As a customer creates a profile, Duolingo asks the reason behind learning a new language.

A screenshot from Duolingo app
Source: Appcues

The answer enables the app to deliver a tailored experience to meet the user’s specific needs. If they are learning for travel purposes, for example, then they can expect to be practicing directions soon enough.

As learners go on their journey, the app sends push notifications to motivate them and even emails progress reports summarizing learning data. This way, Duolingo creates multiple opportunities to engage, maximizing every customer touchpoint.

2. Coca-Cola

Back in 2014, Coca-Cola launched the wildly successful #ShareACoke campaign. Instead of the company logo being emblazoned across bottles, it was replaced by 250 of the most common names in the U.S. The personalized angle made this highly engaging, allowing customers to physically see a little part of themselves in one of their favorite products.

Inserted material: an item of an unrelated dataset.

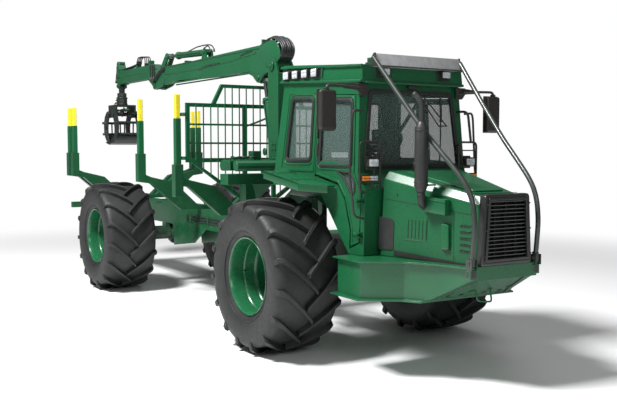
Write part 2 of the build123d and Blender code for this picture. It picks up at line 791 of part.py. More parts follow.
# Cross member at the tail, with a hitch plate.
with BuildPart() as tail_member:
    add(block((beam_rear_x - 60, beam_rear_x), (-1000, 1000), (1020, 1110)))
    add(block((beam_rear_x - 165, beam_rear_x), (-60, 60), (990, 1020)))
    add(bore((beam_rear_x - 120, 0, 970), (beam_rear_x - 120, 0, 1030), 20), mode=Mode.SUBTRACT)
finish(tail_member.part, "tail_member")

with BuildPart() as rear_lamps:
    for side in (1, -1):
        y = sorted((side * 860, side * 980))
        add(block((beam_rear_x - 100, beam_rear_x - 60), y, (1030, 1100)))
finish(rear_lamps.part, "rear_lamps")

# ---- Bunks with stake sleeves ----
bunk_half = ((0, 1160), (515, 1160), (930, 1515), (1100, 1540), (1100, 1668), (930, 1600), (600, 1520), (270, 1215))
bunk_outline = bunk_half[1:] + tuple((-y, z) for y, z in reversed(bunk_half[1:]))
with BuildPart() as bunks:
    for x, (low, high) in zip(bunk_xs, sleeve_z):
        add(cross_plate(bunk_outline, x - bunk_t / 2, x + bunk_t / 2))
        for side in (1, -1):
            y = (side * stake_y - sleeve_half, side * stake_y + sleeve_half)
            add(block((x - sleeve_half, x + sleeve_half), y, (low, high)))
            y = (side * stake_y - stake_half, side * stake_y + stake_half)
            add(block((x - stake_half, x + stake_half), y, (high - 220, high + 10)), mode=Mode.SUBTRACT)
finish(bunks.part, "bunks")

with BuildPart() as stakes:
    for x, (low, high) in zip(bunk_xs, sleeve_z):
        for side in (1, -1):
            y = (side * stake_y - stake_half, side * stake_y + stake_half)
            add(block((x - stake_half, x + stake_half), y, (high - 220, stake_top)))
finish(stakes.part, "stakes")

# ---- Headboard ----
board_x = (bunk_xs[0] + bunk_t / 2, bunk_xs[0] + bunk_t / 2 + 40)
board_bar = 12
crest = ((-640, 2500), (-520, 2730), (520, 2730), (640, 2500))
crest_gap = ((-590, 2500), (-492, 2690), (492, 2690), (590, 2500))
with BuildPart() as board_top:
    add(cross_plate(crest, *board_x))
    add(cross_plate(crest_gap, board_x[0] - 5, board_x[1] + 5), mode=Mode.SUBTRACT)
with BuildPart() as headboard:
    for y, z in (
        ((-975, 975), (2455, 2500)),
        ((-975, 975), (2240, 2262)),
        ((-975, 975), (2020, 2042)),
        ((-975, 975), (1805, 1855)),
        ((-975, -930), (1805, 2500)),
        ((930, 975), (1805, 2500)),
        ((-225, -175), (beam_top, 2500)),
        ((175, 225), (beam_top, 2500)),
    ):
        add(block(board_x, y, z))
    add(board_top.part)
    for side in (1, -1):
        strut = [(side * y, z) for y, z in ((930, 1850), (975, 1850), (225, 1320), (225, 1380))]
        add(cross_plate(strut, *board_x))
        for z in (1835, 2345):
            y = sorted((side * 975, side * (stake_y - stake_half)))
            add(block((bunk_xs[0] - 20, board_x[1]), y, (z, z + 40)))
    bar_x = (board_x[1], board_x[1] + board_bar)
    for step in range(-9, 10):
        y = step * 95
        high = 2700 if abs(y) < 480 else 2480
        add(block(bar_x, (y - board_bar / 2, y + board_bar / 2), (1830, high)))
finish(headboard.part, "headboard")

# ---- Crane base ----
with BuildPart() as crane_base:
    add(block((slew_x - 200, slew_x + 160), (-520, 520), (beam_top, beam_top + 30)))
    for side in (1, -1):
        leg = [(side * y, z) for y, z in ((330, 1190), (520, 1190), (520, 1560), (430, 1560))]
        add(cross_plate(leg, slew_x - 70, slew_x + 70))
    add(block((slew_x - 100, slew_x + 100), (-760, 760), (1560, 1680)))
    add(block((slew_x - 160, slew_x + 160), (-200, 200), (1680, slew_z - 6)))
    for x in (slew_x - 168, slew_x + 168):
        add(rod((x, -700, 1774), (x, 700, 1774), 62))
    add(bore((slew_x, 0, 1670), (slew_x, 0, 1900), 95 + run_gap), mode=Mode.SUBTRACT)
finish(crane_base.part, "crane_base")

# ---- Crane column ----
cheek_in = boom_half + side_gap
with BuildPart() as crane_column:
    add(block((slew_x - 120, slew_x + 120), (-120, 120), (slew_z, column_top_z)))
    add(block((slew_x - 104, slew_x + 104), (-104, 104), (slew_z + 60, column_top_z - 16)), mode=Mode.SUBTRACT)
    add(rod((slew_x, 0, 1690), (slew_x, 0, slew_z + 5), 95, 20))
    for y in ((cheek_in, 120), (-120, -cheek_in)):
        add(strap((slew_x, column_top_z - 30), boom_pin, 110, 75, *y))
        add(strap((slew_x - 60, lift_foot[1]), lift_foot, 55, 42, *sorted((y[0] / abs(y[0]) * 36, y[0] / abs(y[0]) * 60))))
    add(pin(boom_pin, -128, 128, pin_r))
    add(pin(lift_foot, -64, 64, 24))
finish(crane_column.part, "crane_column")


def spots(*outline):
    return [(front_axle_x + x, z) for x, z in outline]


# ---- Boom ----
boom_box = spots(
    (-1500, 2990), (-1780, 3200), (-2950, 3190), (-4860, 3164), (-5055, 2935), (-4260, 2943),
    (-2400, 2912), (-2000, 2880), (-1640, 2862), (-1500, 2862),
)
boom_room = spots((-1800, 3200), (-4840, 3164), (-5000, 2935), (-1800, 2900))
with BuildPart() as boom:
    add(side_plate(boom_box, -boom_half, boom_half))
    add(side_plate(grown(boom_room, -12), -73, 73), mode=Mode.SUBTRACT)
    add(pin(boom_pin, -boom_half, boom_half, 72))
    add(pin_bore(boom_pin, -boom_half, boom_half, pin_r + run_gap), mode=Mode.SUBTRACT)
    for side in (1, -1):
        ear_y = sorted((side * 36, side * 60))
        add(strap(lift_eye, (lift_eye[0] - 40, 2900), 50, 60, *ear_y))
        add(strap(fold_foot, (fold_foot[0], 3165), 42, 70, *ear_y))
        cheek = sorted((side * (stick_half + side_gap), side * 90))
        add(strap((front_axle_x - 4900, 3010), tip_pin, 100, 72, *cheek))
    add(pin(tip_pin, -96, 96, pin_r))
    add(pin(fold_foot, -62, 62, 22))
finish(boom.part, "boom")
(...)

Coca-Cola bottles customized with people's names
Source: Wikipedia

Even customers whose names were less common could follow the ‘Share A Coke’ tour, allowing them to customize their own receptacle of the world-famous pop.

3. United Airlines

United Airlines’ Agent on Demand program is designed to meet customers in-app and provide support, wherever and whenever they need it. Powered by Acquire technology, the mechanism is simple: scan, click, and connect. 

Customers initially engage through live chat functionality, but can seamlessly transition to a video call when required.  

Reaching an agent is easier than ever thanks to this technology. So, there’s no time wasted queueing at information desks anymore. That means there’s more time to be engaged in speaking to an agent about anything from seat assignments to boarding information.

How United Airlines is digitally transforming the passenger experience webinar

Engagement is a commitment

Customer engagement is more than just improving what you already do. It’s about understanding what will truly resonate with your customers and delivering that in an accessible way. Only then will you be able to create the kind of long-lasting customer relationships that benefit both them and your business.